→ Task directions
Return every line of the material exactly.

→ Material provided
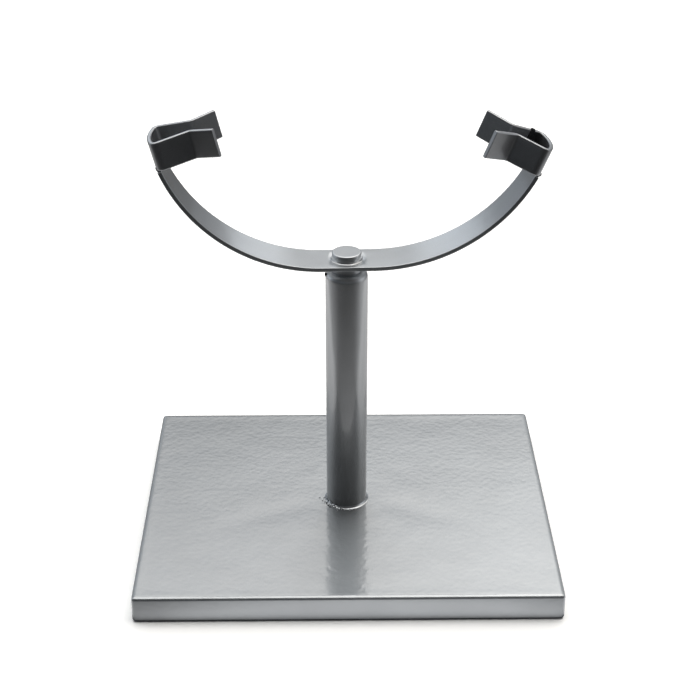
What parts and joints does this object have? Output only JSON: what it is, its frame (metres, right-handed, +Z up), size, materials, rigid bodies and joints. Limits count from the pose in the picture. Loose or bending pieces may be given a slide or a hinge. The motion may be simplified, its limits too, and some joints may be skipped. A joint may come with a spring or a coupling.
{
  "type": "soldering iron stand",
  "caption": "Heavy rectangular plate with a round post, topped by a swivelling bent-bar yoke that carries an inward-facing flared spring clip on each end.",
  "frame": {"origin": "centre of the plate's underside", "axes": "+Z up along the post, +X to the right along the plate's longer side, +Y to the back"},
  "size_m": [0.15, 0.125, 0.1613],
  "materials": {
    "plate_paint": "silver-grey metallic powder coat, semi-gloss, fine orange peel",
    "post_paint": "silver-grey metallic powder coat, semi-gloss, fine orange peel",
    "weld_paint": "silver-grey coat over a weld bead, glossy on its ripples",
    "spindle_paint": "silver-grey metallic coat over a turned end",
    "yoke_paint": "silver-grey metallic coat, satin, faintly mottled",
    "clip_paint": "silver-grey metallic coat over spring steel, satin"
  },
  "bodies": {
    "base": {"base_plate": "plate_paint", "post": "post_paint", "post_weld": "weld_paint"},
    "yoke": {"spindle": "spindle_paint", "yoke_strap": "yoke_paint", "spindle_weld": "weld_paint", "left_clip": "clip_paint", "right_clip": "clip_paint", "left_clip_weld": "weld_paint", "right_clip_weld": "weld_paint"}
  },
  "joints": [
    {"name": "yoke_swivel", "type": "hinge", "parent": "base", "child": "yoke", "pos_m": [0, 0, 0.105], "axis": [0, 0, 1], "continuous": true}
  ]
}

→ Solution
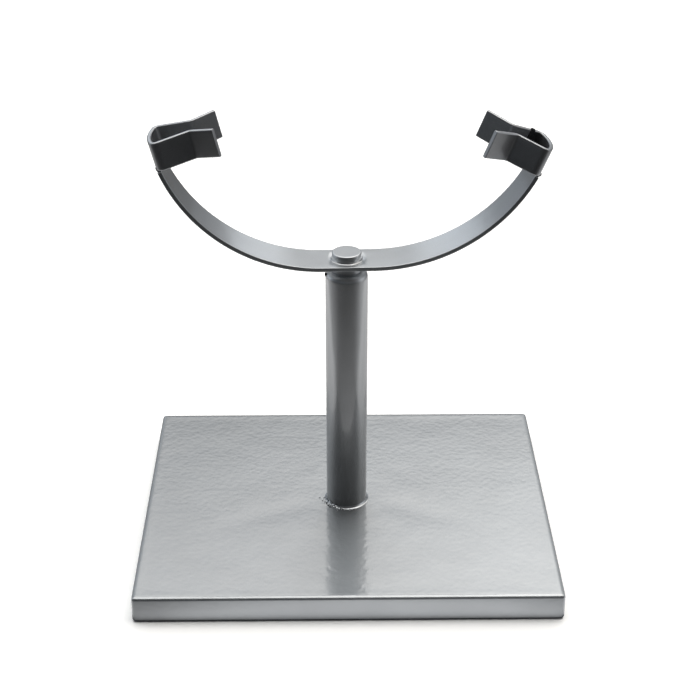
What parts and joints does this object have? Output only JSON: what it is, its frame (metres, right-handed, +Z up), size, materials, rigid bodies and joints. Limits count from the pose in the picture. Loose or bending pieces may be given a slide or a hinge. The motion may be simplified, its limits too, and some joints may be skipped. A joint may come with a spring or a coupling.
{
  "type": "soldering iron stand",
  "caption": "Heavy rectangular plate with a round post, topped by a swivelling bent-bar yoke that carries an inward-facing flared spring clip on each end.",
  "frame": {"origin": "centre of the plate's underside", "axes": "+Z up along the post, +X to the right along the plate's longer side, +Y to the back"},
  "size_m": [0.15, 0.125, 0.1613],
  "materials": {
    "plate_paint": "silver-grey metallic powder coat, semi-gloss, fine orange peel",
    "post_paint": "silver-grey metallic powder coat, semi-gloss, fine orange peel",
    "weld_paint": "silver-grey coat over a weld bead, glossy on its ripples",
    "spindle_paint": "silver-grey metallic coat over a turned end",
    "yoke_paint": "silver-grey metallic coat, satin, faintly mottled",
    "clip_paint": "silver-grey metallic coat over spring steel, satin"
  },
  "bodies": {
    "base": {"base_plate": "plate_paint", "post": "post_paint", "post_weld": "weld_paint"},
    "yoke": {"spindle": "spindle_paint", "yoke_strap": "yoke_paint", "spindle_weld": "weld_paint", "left_clip": "clip_paint", "right_clip": "clip_paint", "left_clip_weld": "weld_paint", "right_clip_weld": "weld_paint"}
  },
  "joints": [
    {"name": "yoke_swivel", "type": "hinge", "parent": "base", "child": "yoke", "pos_m": [0, 0, 0.105], "axis": [0, 0, 1], "continuous": true}
  ]
}